Have you ever wondered what chemicals and such are being used to treat and illness you have? Well, for treatment of the COVID-19 vaccine, one of the chemicals used is hydroxychloroquine (HCQ), also known as Plaquenil. HCQ is a immunosuppressive drug and anti-parasite that can treat and prevent malaria, lupus, and arthritis.
HCQ was used as pre-exposure prophylaxis against COVID-19 infection in healthcare workers as a study. There were 1294 participants from ages 24-38 with 61% being women. 273 (21.1%) of the participants were healthcare workers but still 83 (6.4%) of them tested positive after duty. This showed that the use of HCQ had no effect on the prevention of the COVID-19 virus.

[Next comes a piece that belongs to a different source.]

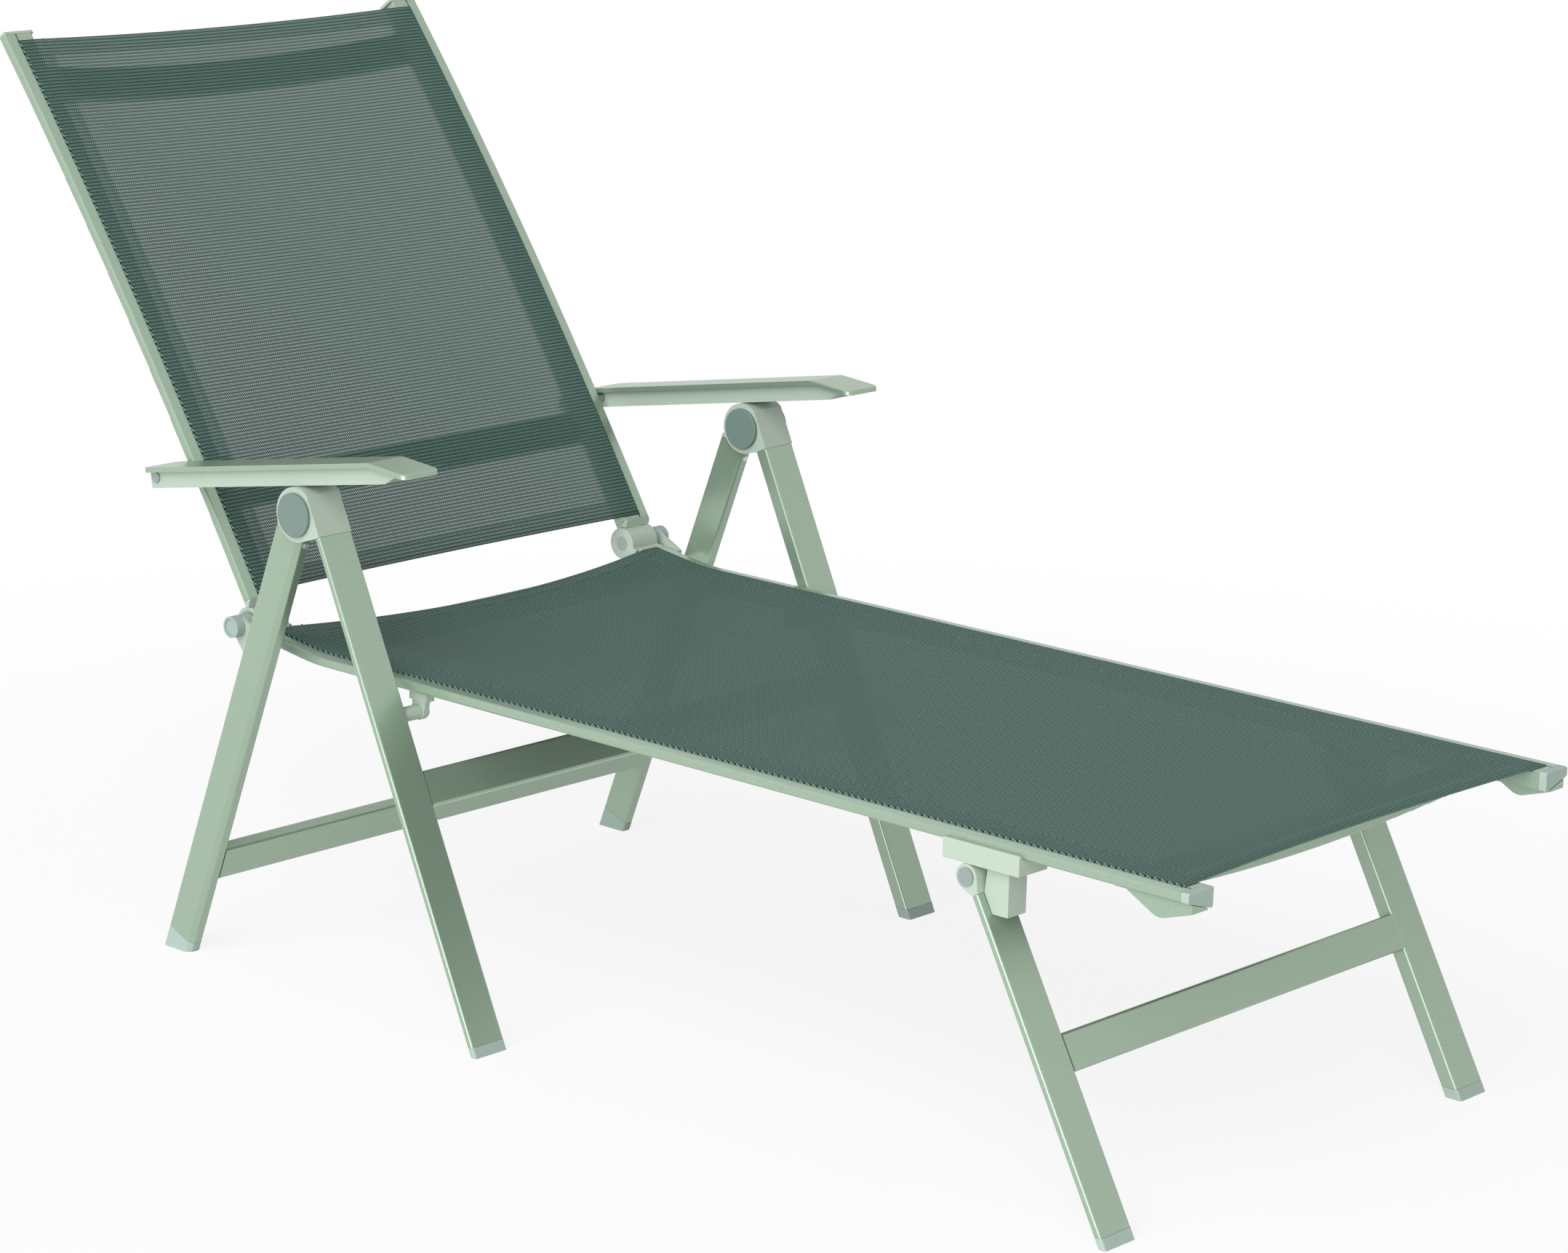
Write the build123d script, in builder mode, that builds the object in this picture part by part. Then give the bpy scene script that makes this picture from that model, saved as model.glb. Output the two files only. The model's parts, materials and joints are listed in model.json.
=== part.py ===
from build123d import *
import os
from math import atan2, cos, degrees, hypot, radians, sin, tan

# A folding sun lounger: an aluminium frame on three pairs of legs, with mesh slings, a reclining
# back and armrests. +X points to the foot end, +Z up, and the left side lies at -Y. The left pieces
# are drawn first and mirrored. A point of the side view is a pair (x, z).

# Overall sizes, in millimetres and degrees
seat_height = 339  # floor to the tops of the seat rails
seat_length = 1192.5  # back hinge to the foot end of the seat rails
frame_width = 580  # over the outer faces of the rails
back_length = 676  # back hinge to the top of the back
back_angle = 124.8  # direction of the back, from the foot end's direction

# Clearances and shared small sizes
fit = 0.3  # between pieces that lie on each other
running_fit = 0.05  # around pins
overrun = 2  # how far a cut passes its piece
stem_length = 16  # of a plug inside its tube
tube_wall = 1.8
tube_round = 2.5

# Rails: the outer face is low and the inner face deep, so the underside slopes
rail_width = 36
rail_outer_depth = 9.5
rail_inner_depth = 20
edge_strip = 13  # bare rail outside the sling
slot_width = 2.8
keder_radius = 1.6
foot_cap_length = 8
back_cap_length = 3
back_cap_overhang = 3

# Bend of the seat rails up to the hinge
bent_run = 97.5
hinge_rise = 13.7
bend_radius = 250
seat_rail_gap = 28  # hinge axis to the rear end of the seat rails

# Back rails: front face in front of the line from the hinge to the top
back_rail_start = 20
back_front_low = 16.8
back_front_top = 9.6
back_bow = 9

# Flat crossbars
bar_width = 36
bar_depth = 16
bar_round = 3
upper_bar_below = 58  # top of the back to the middle of the bar
lower_bar_station = 137  # back hinge to the middle of the bar
back_bar_bow = 30
back_bar_inset = 12  # behind the front face of the rails, to the middle of the bar's ends
foot_bar_place = 88  # foot end to the middle of the bar
foot_bar_drop = 13.5  # below the rails' tops, at its ends
foot_bar_dip = 20
foot_bar_set_back = 15
seat_bar_place = 62  # hinge axis to the middle of the rear seat crossbar
seat_bar_drop = 13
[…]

What made hydroxychloroquine an option used in preventing COVID-19 in the first place? There are typically four phases of a more severe version of COVID-19. The first phase would be the incubation period that has a median of 5.1 days. After that is the second phase which lasts around 5-10 days where flu-like symptoms arise. These include, fever, cough, muscle pain/soreness, fatigue, nausea, and diarrhea. Up until the second phase, the severity of the illness can be considered normal. After the second phase, there is normally a progression to a hyperinflammatory acute respiratory distress syndrome (ARDS). ARDS is a life-threatening lung injury that makes breathing difficult. As the second phase progresses onto the third phase, ARDS causes dyspnea, tachypnea, and sometimes hypoxemia making a person extremely out of breath and in need for hospital care. During this third phase, a person affected severely of COVID-19 will normally have high fevers with elevated inflammatory markers and progressive formation of organ failure. For some of these severe cases of COVID-19, effective treatments were desperately needed.
From data of previous epidemics, HCQ have been widely used around the world for Ebola, H7N9 influenza, and SARS virus infection. HCQ has been used to treat a number of auto-immune diseases by raising intracellular pH and affect endosomal activity. However, in the case of COVID-19, HCQ has no positive effect in preventing the coronavirus and may even cause more harm to our bodies.
As an immunosuppressive drug, it made sense to give HCQ to patients with early onset of COVID-19 and as a pre-exposure prophylaxis. HCQ impacts cytokine production and suppresses antigen presentation. The medication was used in various ways: as an oral medication by itself to take before contracting COVID-19, taking it after contracting COVID-19, and combined therapy with azithromycin. None of these ways had a surprising result in preventing COVID-19 or with helping a person recover. It was then believed that the impact of cytokine production and suppression of antigen presentation may cause immunologic consequences resulting in the hampering of the innate and adaptive antiviral immune response, possible making it more dangerous with patients with COVID-19. It has been determined that HCQ is not suitable for the treatment of COVID-19.
The process of proving HCQ effectiveness in fighting COVID-19 can be related to AP Biology because of the way the medication works with the immune system. Hydroxychloroquine is a medication that can raise intracellular pH and affect endosomal activity. Acidity of cell pH and endosomes are topics that we learned first quarter. In relation to the second quarter, HCQ is a immunosuppressive drug known to impact cytokine production and antigen presentation. Cytokines and antigens are part of the innate and adaptive immune system that we learned about recently.